Steve Marmel posts this infographic he apparently got from Mother Jones magazine that purports to show institutionalized racism in Ferguson, Missouri:
[Image reads: Institutional racism by the numbers. In 2013 in Ferguson: 483 black people were arrested, 36 white people were arrested, 92% of searches and 86% of car stops involved blacks.]
I wonder if either Marmel or MJ realize that these numbers don’t prove a thing about racism. They don’t even hint at racism. Not by themselves. Without knowing the racial makeup of Ferguson, we can’t tell if police stops, searches, and arrests of black people are disproportionately high or disproportionately low. If Ferguson is 93% black, then police are arresting white and black people equally as a proportion of the population.
Now as it turns out, according to 2010 census data, Ferguson is about 70% black and 30% white. (I’m leaving out the 3.3% of the population that identify as some other race, including mixed races.) This means that in 2013 Ferguson police arrested 0.6% of white residents and 3.4% of black residents, which means the relative risk of arrest for black people was about 5.8 times that for white people. The relative risk was about 5 times higher for being searched and about 2.6 times higher for having their car stopped.

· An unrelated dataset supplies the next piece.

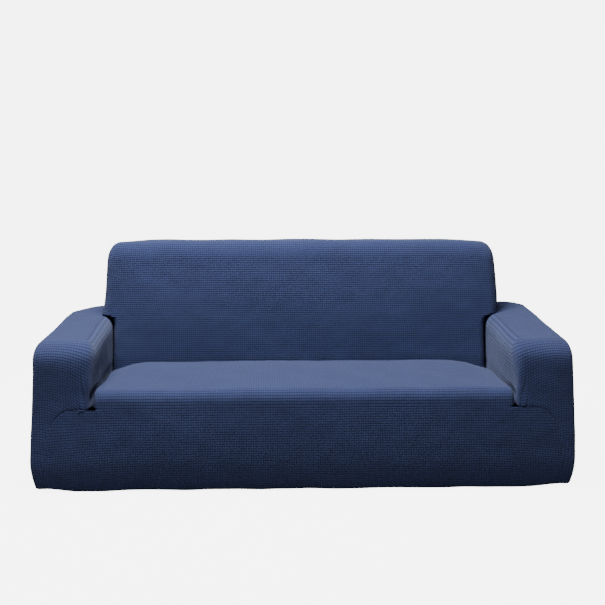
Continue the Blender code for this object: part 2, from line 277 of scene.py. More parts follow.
@dataclass(frozen=True)
class CoverForm:
    """Main places of the cover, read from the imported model, and the shaping all panels share."""

    front: float = CAD_BOX[0][1]
    rear: float = CAD_BOX[1][1]
    back_top: float = CAD_BOX[1][2]
    arm_outer: float = CAD_BOX[1][0]
    arm_inner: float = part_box("arm_right")[0][0]
    arm_top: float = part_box("arm_right")[1][2]
    crease_y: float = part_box("inside_back")[0][1]
    tuck_bottom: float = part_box("inside_back")[0][2]
    back_half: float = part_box("inside_back")[1][0] + 0.003
    back_seam_side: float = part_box("outer_back")[1][0]
    back_seam_top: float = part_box("outer_back")[1][2]
    inner_round: float = 0.034
    outer_round: float = 0.026
    front_round: float = 0.050
    eave_round: float = 0.050
    seat_crown: float = 0.0154
    crevice: float = 0.0065
    hem_roll: float = 0.005
    hem_turn: float = 0.020
    hem_rise: float = 0.110
    hem_draw: float = 0.016
    hem_corner_lift: float = 0.009
    arm_lean: float = 0.008
    front_belly: float = 0.007
    notch_drop: float = 0.004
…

Now that doesn’t prove that Ferguson police are racists — you’d have to rule out confounding factors such as age, you’d have to find out what fraction of the arrested are from out-of-town, and you’d have to figure out whether the arrests were justified by differential crime rates — but it does strongly suggest that something is going on that merits further investigation.
And it really wouldn’t have been hard to add that information to the infographic.